_Task to carry out_
From the entries below, reproduce exactly the line containing "The OpenSCAD and", the line containing "face, shell, grip", and every line in between, with nothing added.

_Data for the task_
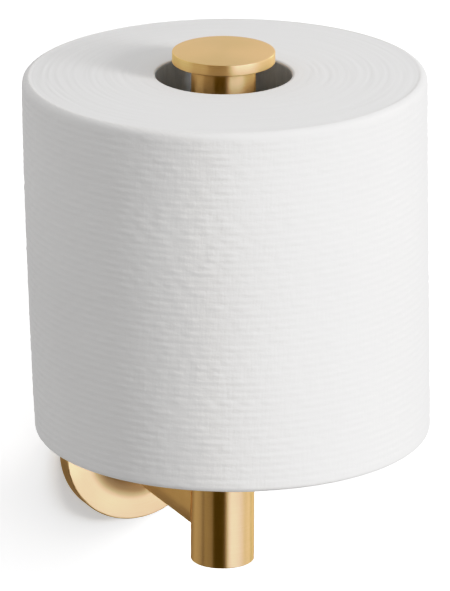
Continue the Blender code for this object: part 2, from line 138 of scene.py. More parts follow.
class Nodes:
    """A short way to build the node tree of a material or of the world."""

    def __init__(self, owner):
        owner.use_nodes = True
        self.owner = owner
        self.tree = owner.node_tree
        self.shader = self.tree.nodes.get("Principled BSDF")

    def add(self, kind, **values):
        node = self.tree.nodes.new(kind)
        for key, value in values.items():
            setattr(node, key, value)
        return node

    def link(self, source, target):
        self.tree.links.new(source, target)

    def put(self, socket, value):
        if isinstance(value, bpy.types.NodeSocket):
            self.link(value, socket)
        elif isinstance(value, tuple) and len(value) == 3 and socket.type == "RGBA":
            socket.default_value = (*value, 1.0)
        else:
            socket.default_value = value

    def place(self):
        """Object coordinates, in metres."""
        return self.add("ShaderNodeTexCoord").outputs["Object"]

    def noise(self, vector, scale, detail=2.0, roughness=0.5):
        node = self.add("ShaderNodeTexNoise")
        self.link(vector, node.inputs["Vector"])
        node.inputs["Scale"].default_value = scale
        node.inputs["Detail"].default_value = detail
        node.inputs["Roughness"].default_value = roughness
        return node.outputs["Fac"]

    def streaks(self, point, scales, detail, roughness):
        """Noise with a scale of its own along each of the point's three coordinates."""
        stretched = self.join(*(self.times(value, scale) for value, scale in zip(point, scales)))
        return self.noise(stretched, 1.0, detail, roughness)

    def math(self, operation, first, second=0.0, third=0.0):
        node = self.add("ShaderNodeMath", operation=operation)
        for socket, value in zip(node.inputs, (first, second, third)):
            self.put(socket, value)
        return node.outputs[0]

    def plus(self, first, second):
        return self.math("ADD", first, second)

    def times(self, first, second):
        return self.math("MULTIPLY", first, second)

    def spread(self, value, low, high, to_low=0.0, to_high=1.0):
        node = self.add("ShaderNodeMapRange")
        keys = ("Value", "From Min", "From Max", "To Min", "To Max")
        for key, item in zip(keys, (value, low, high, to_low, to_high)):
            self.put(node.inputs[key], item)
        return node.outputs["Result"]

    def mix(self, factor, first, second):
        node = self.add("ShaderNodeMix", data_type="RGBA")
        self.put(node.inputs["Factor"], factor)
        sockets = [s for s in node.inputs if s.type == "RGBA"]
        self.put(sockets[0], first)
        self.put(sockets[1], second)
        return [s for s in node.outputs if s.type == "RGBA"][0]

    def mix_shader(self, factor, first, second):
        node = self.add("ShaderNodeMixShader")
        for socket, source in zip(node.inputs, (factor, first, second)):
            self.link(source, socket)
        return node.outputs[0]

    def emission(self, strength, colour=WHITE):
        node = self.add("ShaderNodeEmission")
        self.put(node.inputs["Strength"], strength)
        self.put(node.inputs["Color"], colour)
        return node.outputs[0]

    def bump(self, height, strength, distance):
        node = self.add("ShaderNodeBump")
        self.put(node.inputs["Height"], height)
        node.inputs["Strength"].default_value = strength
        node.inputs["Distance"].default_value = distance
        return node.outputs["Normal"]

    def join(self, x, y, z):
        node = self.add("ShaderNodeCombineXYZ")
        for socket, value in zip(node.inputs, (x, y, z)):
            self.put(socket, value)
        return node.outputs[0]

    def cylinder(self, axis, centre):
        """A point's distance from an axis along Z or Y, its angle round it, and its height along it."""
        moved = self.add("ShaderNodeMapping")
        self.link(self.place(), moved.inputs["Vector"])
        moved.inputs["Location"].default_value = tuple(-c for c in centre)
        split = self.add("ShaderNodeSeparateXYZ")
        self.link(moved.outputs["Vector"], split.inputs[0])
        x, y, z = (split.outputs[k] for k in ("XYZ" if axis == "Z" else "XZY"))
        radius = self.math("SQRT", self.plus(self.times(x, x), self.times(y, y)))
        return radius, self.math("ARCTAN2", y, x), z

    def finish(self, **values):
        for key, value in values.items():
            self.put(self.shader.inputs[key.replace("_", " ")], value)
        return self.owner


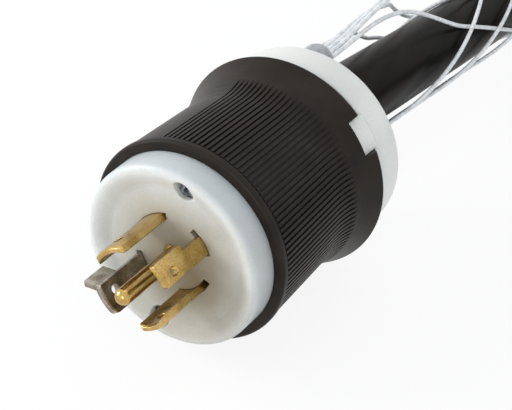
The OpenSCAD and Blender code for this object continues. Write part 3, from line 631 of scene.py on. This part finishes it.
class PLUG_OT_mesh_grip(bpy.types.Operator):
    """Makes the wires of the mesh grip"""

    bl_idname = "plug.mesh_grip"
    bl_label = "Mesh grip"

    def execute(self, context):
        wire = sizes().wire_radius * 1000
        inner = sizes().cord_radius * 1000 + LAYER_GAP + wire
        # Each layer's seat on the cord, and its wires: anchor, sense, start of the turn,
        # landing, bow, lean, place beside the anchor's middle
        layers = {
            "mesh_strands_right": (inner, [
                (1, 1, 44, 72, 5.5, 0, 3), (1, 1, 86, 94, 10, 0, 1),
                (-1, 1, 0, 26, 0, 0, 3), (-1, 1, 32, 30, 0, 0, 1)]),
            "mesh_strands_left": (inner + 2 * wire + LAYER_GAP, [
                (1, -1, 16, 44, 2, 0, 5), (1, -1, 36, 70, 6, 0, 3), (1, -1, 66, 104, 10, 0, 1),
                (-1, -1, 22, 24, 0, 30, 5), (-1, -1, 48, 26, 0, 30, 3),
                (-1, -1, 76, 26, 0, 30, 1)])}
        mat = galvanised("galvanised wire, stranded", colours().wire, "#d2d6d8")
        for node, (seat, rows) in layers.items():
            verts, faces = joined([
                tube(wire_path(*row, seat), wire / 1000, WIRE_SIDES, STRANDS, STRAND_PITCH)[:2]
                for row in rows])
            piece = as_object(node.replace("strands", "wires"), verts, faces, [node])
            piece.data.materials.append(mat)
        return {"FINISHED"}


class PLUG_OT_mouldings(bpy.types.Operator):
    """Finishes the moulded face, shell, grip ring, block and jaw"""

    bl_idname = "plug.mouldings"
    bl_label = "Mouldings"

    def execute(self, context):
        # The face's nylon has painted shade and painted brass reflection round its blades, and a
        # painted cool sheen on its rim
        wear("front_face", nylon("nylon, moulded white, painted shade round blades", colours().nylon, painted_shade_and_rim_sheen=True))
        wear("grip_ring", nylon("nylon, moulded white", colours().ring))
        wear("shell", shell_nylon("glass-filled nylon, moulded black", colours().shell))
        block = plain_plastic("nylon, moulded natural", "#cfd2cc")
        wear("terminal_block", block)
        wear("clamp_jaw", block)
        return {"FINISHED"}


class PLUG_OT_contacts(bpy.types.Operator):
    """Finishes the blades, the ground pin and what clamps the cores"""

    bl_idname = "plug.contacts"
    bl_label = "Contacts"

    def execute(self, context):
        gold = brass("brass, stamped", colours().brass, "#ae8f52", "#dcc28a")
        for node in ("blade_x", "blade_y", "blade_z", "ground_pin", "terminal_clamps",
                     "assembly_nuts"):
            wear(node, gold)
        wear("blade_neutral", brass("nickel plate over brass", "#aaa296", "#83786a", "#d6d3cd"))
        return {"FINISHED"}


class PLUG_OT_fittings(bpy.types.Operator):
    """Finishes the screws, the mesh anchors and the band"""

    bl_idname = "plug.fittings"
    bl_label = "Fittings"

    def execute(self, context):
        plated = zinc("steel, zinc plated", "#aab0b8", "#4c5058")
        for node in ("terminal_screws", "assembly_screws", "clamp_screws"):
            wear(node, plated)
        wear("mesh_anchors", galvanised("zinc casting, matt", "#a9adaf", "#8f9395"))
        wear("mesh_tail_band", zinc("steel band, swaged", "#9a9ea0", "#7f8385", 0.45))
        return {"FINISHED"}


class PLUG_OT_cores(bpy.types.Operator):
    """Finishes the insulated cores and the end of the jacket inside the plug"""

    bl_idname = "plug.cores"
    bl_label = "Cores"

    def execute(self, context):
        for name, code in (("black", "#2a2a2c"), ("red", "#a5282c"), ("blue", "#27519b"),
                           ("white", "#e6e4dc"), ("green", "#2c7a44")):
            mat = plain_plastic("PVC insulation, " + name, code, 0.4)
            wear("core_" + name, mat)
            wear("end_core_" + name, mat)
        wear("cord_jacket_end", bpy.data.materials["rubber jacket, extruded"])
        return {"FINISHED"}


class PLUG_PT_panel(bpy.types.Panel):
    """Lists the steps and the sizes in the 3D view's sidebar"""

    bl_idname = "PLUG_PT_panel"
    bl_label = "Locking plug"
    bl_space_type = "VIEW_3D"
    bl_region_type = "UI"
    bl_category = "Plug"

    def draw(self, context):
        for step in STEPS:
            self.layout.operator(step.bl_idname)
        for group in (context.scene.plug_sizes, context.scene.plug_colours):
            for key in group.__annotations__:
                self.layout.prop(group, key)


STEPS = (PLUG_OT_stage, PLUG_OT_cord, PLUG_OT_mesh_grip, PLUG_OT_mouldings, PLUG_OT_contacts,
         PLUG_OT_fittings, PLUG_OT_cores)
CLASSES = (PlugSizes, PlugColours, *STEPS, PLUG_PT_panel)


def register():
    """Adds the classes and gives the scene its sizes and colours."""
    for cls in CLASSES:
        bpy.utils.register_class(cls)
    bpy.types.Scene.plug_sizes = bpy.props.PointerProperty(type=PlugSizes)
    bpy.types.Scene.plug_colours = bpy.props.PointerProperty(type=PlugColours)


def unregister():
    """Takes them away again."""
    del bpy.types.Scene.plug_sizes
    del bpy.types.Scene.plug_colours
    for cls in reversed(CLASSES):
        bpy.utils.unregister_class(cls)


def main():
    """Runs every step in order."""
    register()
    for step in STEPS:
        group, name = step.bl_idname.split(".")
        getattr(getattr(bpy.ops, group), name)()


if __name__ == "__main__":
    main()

_Task result_
The OpenSCAD and Blender code for this object continues. Write part 3, from line 631 of scene.py on. This part finishes it.
class PLUG_OT_mesh_grip(bpy.types.Operator):
    """Makes the wires of the mesh grip"""

    bl_idname = "plug.mesh_grip"
    bl_label = "Mesh grip"

    def execute(self, context):
        wire = sizes().wire_radius * 1000
        inner = sizes().cord_radius * 1000 + LAYER_GAP + wire
        # Each layer's seat on the cord, and its wires: anchor, sense, start of the turn,
        # landing, bow, lean, place beside the anchor's middle
        layers = {
            "mesh_strands_right": (inner, [
                (1, 1, 44, 72, 5.5, 0, 3), (1, 1, 86, 94, 10, 0, 1),
                (-1, 1, 0, 26, 0, 0, 3), (-1, 1, 32, 30, 0, 0, 1)]),
            "mesh_strands_left": (inner + 2 * wire + LAYER_GAP, [
                (1, -1, 16, 44, 2, 0, 5), (1, -1, 36, 70, 6, 0, 3), (1, -1, 66, 104, 10, 0, 1),
                (-1, -1, 22, 24, 0, 30, 5), (-1, -1, 48, 26, 0, 30, 3),
                (-1, -1, 76, 26, 0, 30, 1)])}
        mat = galvanised("galvanised wire, stranded", colours().wire, "#d2d6d8")
        for node, (seat, rows) in layers.items():
            verts, faces = joined([
                tube(wire_path(*row, seat), wire / 1000, WIRE_SIDES, STRANDS, STRAND_PITCH)[:2]
                for row in rows])
            piece = as_object(node.replace("strands", "wires"), verts, faces, [node])
            piece.data.materials.append(mat)
        return {"FINISHED"}


class PLUG_OT_mouldings(bpy.types.Operator):
    """Finishes the moulded face, shell, grip ring, block and jaw"""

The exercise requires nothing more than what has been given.